Learn more > Work hard to help the company > Be valued and relied on > Derive purpose
At 18 yrs old, this was a humongous unlock for me. It started me down a beautiful path of entrepreneurship and adventure.
While this flywheel was going on during my senior year of HS, my groundbreaking rationale about what to study in college was essentially “I like sports and I’m interested in business, so I’ll study the intersection of the two”. Kidding aside, I had been (and still am) a lifelong fan of the UFC, and was targeting a career in the UFC.
I decided that I’d go away to the University of South Carolina for school and I’d be pursuing a Sports Management degree. To my credit, UofSC did have the literal best Sports Management program in the entire country, and I would have definitely achieved that goal of working for the UFC if I stuck to it.
I left NYC for South Carolina, and in my first month of freshman year I started six things in parallel:
- I started a company, building software plugins for the monday.com app marketplace.

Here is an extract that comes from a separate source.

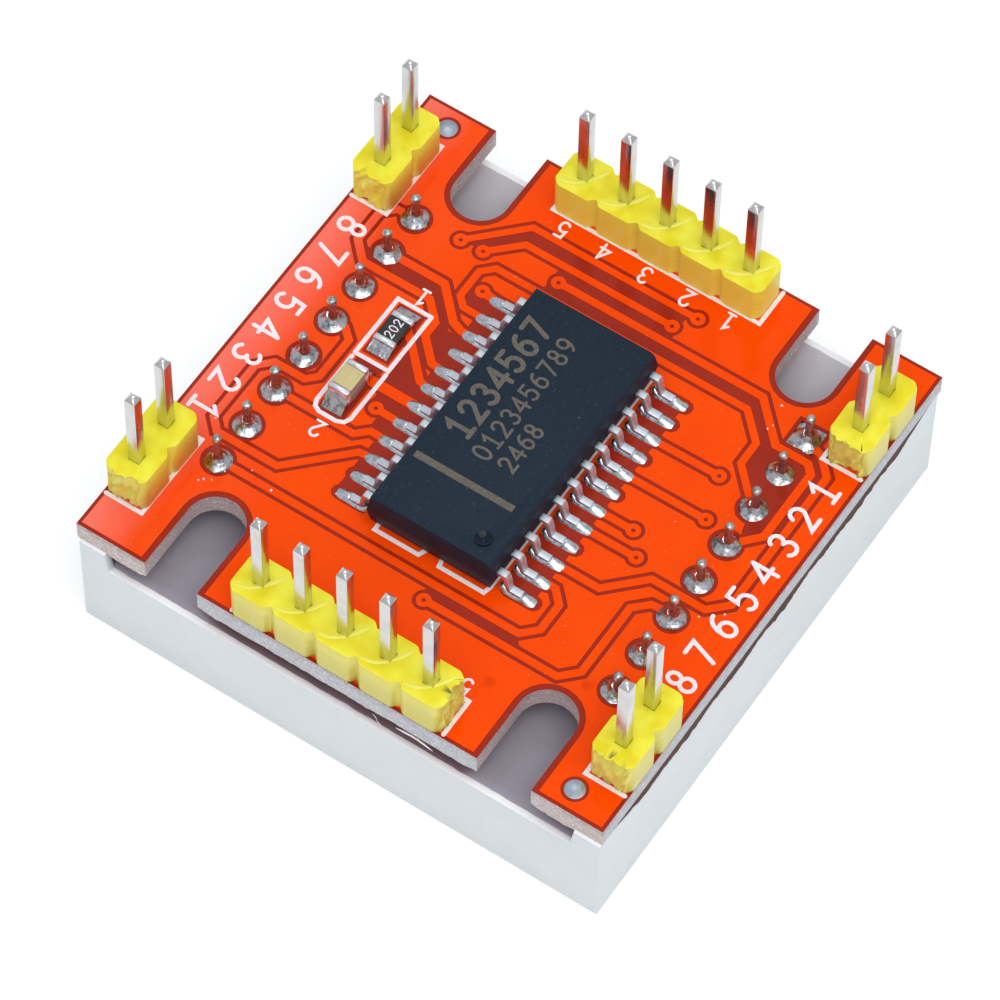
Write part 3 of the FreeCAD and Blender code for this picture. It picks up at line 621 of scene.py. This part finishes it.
def copper_sheet():
    """Copper pour and tracks under the mask: raised a little above the bare laminate."""
    low, high = LAMINATE - SUNK, COPPER_TOP
    pour, clear, tracks, openings = (bmesh.new() for layer in range(4))
    prism(pour, pour_outline(), low, high)
    gaps = list(BARE)
    for line, width in TRACKS:
        gaps.append(capsule(line, width + 2 * TRACK_GAP))
        prism(tracks, capsule(line, width), low, high)
    for x, y in VIAS:
        gaps.append(circle(x, y, VIA_GAP))
        prism(tracks, circle(x, y, VIA_PAD), low, high)
    gaps += [circle(x, y, TARGET_GAP) for x, y in TARGETS]
    square = (DISPLAY_X, DISPLAY_ROWS[-1])
    for x, y in [(side * DISPLAY_X, row) for row in DISPLAY_ROWS for side in (-1, 1)]:
        gaps.append(box_outline(x - 0.97, y - 0.97, x + 0.97, y + 0.97) if (x, y) == square else circle(x, y, PAD_GAP))
    gaps += [capsule([(side * 4.4, y), (side * 5.85, y)], 0.94) for y in LEAD_ROWS for side in (-1, 1)]
    gaps += [box_outline(-9.72, y_low, -8.1, y_high) for y_low, y_high in ((0.62, 4.12), (-3.4, 0.3))]
    for outline in gaps:
        prism(clear, outline, low - 0.05, high + 0.05)
    for x, y in VIAS:
        prism(openings, circle(x, y, VIA_HOLE, 12), low - 0.05, high + 0.05)
    pour = carved(pour, [("DIFFERENCE", clear), ("UNION", tracks), ("DIFFERENCE", openings)])
    finished("copper_under_mask", pour, MASK)


def bow(x, y, across, up, start, stop, steps=8):
    """Points of an elliptic arc, in turns."""
    return [(x + across * math.cos(TURN * (start + (stop - start) * step / steps)),
             y + up * math.sin(TURN * (start + (stop - start) * step / steps))) for step in range(steps + 1)]


# Pen strokes of plain digits in a cell 0.6 wide and 1 high
STROKES = {
    "0": [bow(0.3, 0.5, 0.26, 0.5, -0.25, 0.25, 10), bow(0.3, 0.5, 0.26, 0.5, 0.25, 0.75, 10)],
    "1": [[(0.1, 0.78), (0.32, 1.0), (0.32, 0.0)], [(0.1, 0.0), (0.54, 0.0)]],
    "2": [bow(0.3, 0.72, 0.25, 0.28, 0.47, -0.08, 8) + [(0.05, 0.0), (0.57, 0.0)]],
    "3": [bow(0.29, 0.76, 0.23, 0.24, 0.42, -0.22, 8), bow(0.29, 0.27, 0.26, 0.27, 0.22, -0.42, 9)],
    "4": [[(0.44, 0.0), (0.44, 1.0)], [(0.44, 0.98), (0.02, 0.3), (0.6, 0.3)]],
    "5": [[(0.53, 1.0), (0.12, 1.0), (0.08, 0.56)] + bow(0.29, 0.32, 0.26, 0.32, 0.3, -0.4, 9)],
    "6": [bow(0.48, 0.32, 0.42, 0.66, 0.25, 0.46, 5), bow(0.31, 0.3, 0.25, 0.3, 0.0, 0.5, 8),
          bow(0.31, 0.3, 0.25, 0.3, 0.5, 1.0, 8)],
    "7": [[(0.04, 1.0), (0.57, 1.0), (0.22, 0.0)]],
    "8": [bow(0.3, 0.76, 0.2, 0.24, -0.25, 0.25, 8), bow(0.3, 0.76, 0.2, 0.24, 0.25, 0.75, 8),
          bow(0.3, 0.26, 0.25, 0.26, -0.25, 0.25, 8), bow(0.3, 0.26, 0.25, 0.26, 0.25, 0.75, 8)],
    "9": [bow(0.29, 0.7, 0.25, 0.3, 0.0, 0.5, 8), bow(0.29, 0.7, 0.25, 0.3, 0.5, 1.0, 8),
          bow(0.12, 0.68, 0.42, 0.66, 0.0, -0.2, 5)],
}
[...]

- I started a job with a monday.com implementation partner agency as a workflow architect.
- I started training Brazilian Jiu-Jitsu at a local martial arts school.
- I started a club at the school for UFC fans to get together and watch the live events together on campus.
- I started lifting weights every single day
- I started college
Here’s how each of the six things looked at the end of my freshman year.
- I partnered with a UofSC CS student, then created and launched 3 apps into the monday.com marketplace, generating actual paying customers. I was also the youngest monday partner ever.
- I was promoted to lead architect at this agency within ~2 months, and subsequently led around two dozen workflow design projects for small businesses.
- I trained jiu-jitsu relentlessly (sometimes 8x a week), and received my blue belt in a remarkably fast 6 months of training.
- I hosted three events for my UFC club around three UFC live events. Had dozens of attendees. An employee of the UFC reached out to me and asked to chat towards the end of the year.
- I lifted weights every single day of my freshman year (~250 days).
- I had a 4.0 GPA.
Pretty solid year for me. Around January of that year I decided I wasn’t going to continue at UofSC because it was a waste of money. I was on a 30% scholarship, split the remaining balance with my parents, and still spent 20k out of my own pocket to pay for that first year. Also, the whole sports management idea lost its sparkle after I started having the tiniest bit of success in tech.
I decided that I’d transfer to a school closer to home for Sophomore year. I transferred to NYC’s Baruch College, which would be about a quarter of the price and an arguably stronger business school than UofSC.
During this semester at Baruch I was mainly working on the building and launch of my fourth monday.com app. Around this time I discovered the YCombinator YouTube channel. Solely because of that discovery, I ran probably a 10x better project/launch.
I started a waitlist, interviewed users on it, and built the product based on what the users wanted. Had a beta before launch, talked to users during the beta, then had a successful launch in Oct. 2024. Since then that specific app has grown about 10% MoM since launch with thousands of ARR.
By the end of the Fall 2024 semester at Baruch, I was pretty unhappy with school. I did well (3 A’s and 1 B), but felt like I was getting nothing out of it at all. To be fair I wasn’t putting much into it, but comparatively with the other things I was working on in my life, it was far and away the most dull and uninteresting.
Those feelings were like kindling, and then I had a conversation with my father that was the spark.
I was working in-person one day with the team from the family business. My Dad and I were in the car on the way home, and he said something along the lines of: “You should be doing this somewhere else, somewhere bigger and better.” The ensuing conversation was long, but that quote captures the essence of it. In an extremely unselfish moment, my own father told me to stop helping him and the family business, because I was capable of something greater.
I obliged.
After some careful thought about my options, I landed on tech startups as being my best bet. I think I was pretty on the money with that assumption.
Within a week I did about 80 cold reachouts to recently funded startups that I thought were cool. I got two replies, one in NYC, and one in SF. I visited the team in NYC, and they would have taken me in, but the opportunity in SF was more grand. More accomplished team, more funding raised, and it was also in the tech capital of the world.
I met the founder on video call three days in a row. 12/31, 1/1, and 1/2. These were three of the most emotional days of my life. I was extremely anxious and nervous in the time before our calls, and after they each went well I’d felt relieved, but also increasingly anxious as I confronted the reality that if I turned this opportunity down I would probably regret it for the rest of my life.
Within two weeks of the email reply from this SF startup I said goodbye to my family, dropped my classes for Spring 2025, and flew across the country.
In the almost nine months I spent in San Francisco with Endeavor, I learned more than any other nine month period in my life, by far. I spent almost every waking moment with the smartest people I ever met and got to travel to twelve different US cities.. I made lifelong friends, and spent enough time in an office building to hold me over for a few years.
I regret nothing, and I’m extremely grateful every day to have been born in the only country in the history of the world where risk-taking and ambition are as revered as they are here in the United States.